Let's consider the following chart:
We can define a generic schema that can be used to encode the information contained in the chart and then use it for further analysis.
Define the schema
The following schema captures generic information contained in a chart:
graph_schema.json
{
"$defs": {
"DataPoint": {
"properties": {
"x": {
"title": "X",
"type": "number"
},
"y": {
"title": "Y",
"type": "number"
},
"serie": {
"title": "Serie",
"type": "string"
}
},
"required": [
"x",
"y",
"serie"
],
"title": "DataPoint",
"type": "object",
"additionalProperties": false
}
},
"title": "Graph",
"type": "object",
"properties": {
"title": {
"title": "Title",
"type": "string"
},
"description": {
"title": "Description",
"type": "string"
},
"x_axis": {
"title": "X Axis",
"type": "string"
},
"y_axis": {
"title": "Y Axis",
"type": "string"
},
"legend": {
"items": {
"type": "string"
},
"title": "Legend",
"type": "array"
},
"data": {
"items": {
"$ref": "#/$defs/DataPoint"
},
"title": "Data",
"type": "array"
}
},
"required": [
"title",
"description",
"x_axis",
"y_axis",
"legend",
"data"
],
"additionalProperties": false
}
Use structured outputs
We can use structured outputs with the defined schema as follows:
Request
POST https://<resource>.services.ai.azure.com/models/chat/completions?api-version=2024-05-01-preview
Content-Type: application/json
api-key: <key>
Body
{
"messages": [
{
"role": "system",
"content": "Extract the information from the graph.
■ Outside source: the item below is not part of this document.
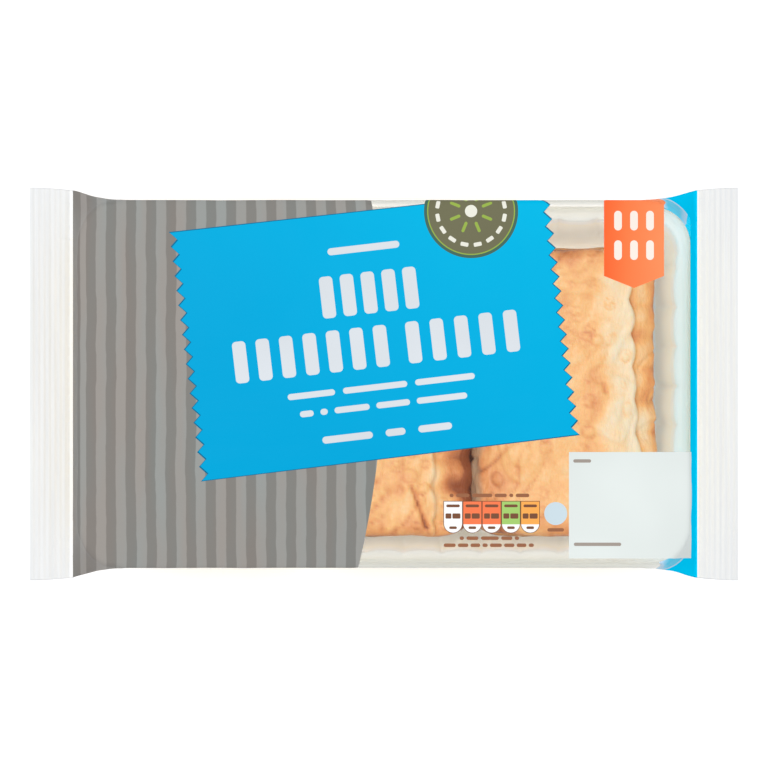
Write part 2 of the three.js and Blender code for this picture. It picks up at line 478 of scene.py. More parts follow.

Extrapolate the values of the x axe to ensure you have the correct number of data points for each of the years from 2001 to 2023. Scale the values of the y axes to account for the values being stacked."
},
{
"role": "user",
"content": [
{
"type": "image_url",
"image_url": {
"url": "..."
}
}
]
}
],
"response_format": {
"type": "json_schema",
"json_schema": {
"name": "graph_schema",
"schema": {
"$defs": {
"DataPoint": {
"properties": {
"x": {
"title": "X",
"type": "number"
},
"y": {
"title": "Y",
"type": "number"
},
"serie": {
"title": "Serie",
"type": "string"
}
},
"required": [
"x",
"y",
"serie"
],
"title": "DataPoint",
"type": "object",
"additionalProperties": false
}
},
"title": "Graph",
"type": "object",
"properties": {
"title": {
"title": "Title",
"type": "string"
},
"description": {
"title": "Description",
"type": "string"
},
"x_axis": {
"title": "X Axis",
"type": "string"
},
"y_axis": {
"title": "Y Axis",
"type": "string"
},
"legend": {
"items": {
"type": "string"
},
"title": "Legend",
"type": "array"
},
"data": {
"items": {
"$ref": "#/$defs/DataPoint"
},
"title": "Data",
"type": "array"
}
},
"required": [
"title",
"description",
"x_axis",
"y_axis",
"legend",
"data"
],
"additionalProperties": false
},
"strict": true
}
},
"model": "gpt-4o"
}
Let's see how this works:
Response
{
"id": "0a1234b5de6789f01gh2i345j6789klm",
"object": "chat.completion",
"created": 1718726686,
"model": "gpt-4o",
"choices": [
{
"index": 0,
"message": {
"role": "assistant",
"content": "{
\"title\": \"Global tree cover: annual loss\",
\"description\": \"Annual loss in thousand square kilometers of global tree cover across different climate zones.\",
\"x_axis\": \"Year\",
\"y_axis\": \"Thousand square kilometers\",
\"legend\": [
\"Boreal\",
\"Temperate\",
\"Subtropical\",
\"Tropical\"
],
\"data\": [
{
\"x\": 2001,
\"y\": -35,
\"serie\": \"Boreal\"
},
{
\"x\": 2001,
\"y\": -10,
\"serie\": \"Temperate\"
},
...
{
\"x\": 2023,
\"y\": -195,
\"serie\": \"Tropical\"
}
]
}",
"tool_calls": null
},
"finish_reason": "stop",
"logprobs": null
}
],
"usage": {
"prompt_tokens": 1250,
"total_tokens": 3246,
"completion_tokens": 1996
}
}
While the information isn't perfect, we can see the model was able to capture a good amount of information from the original chart.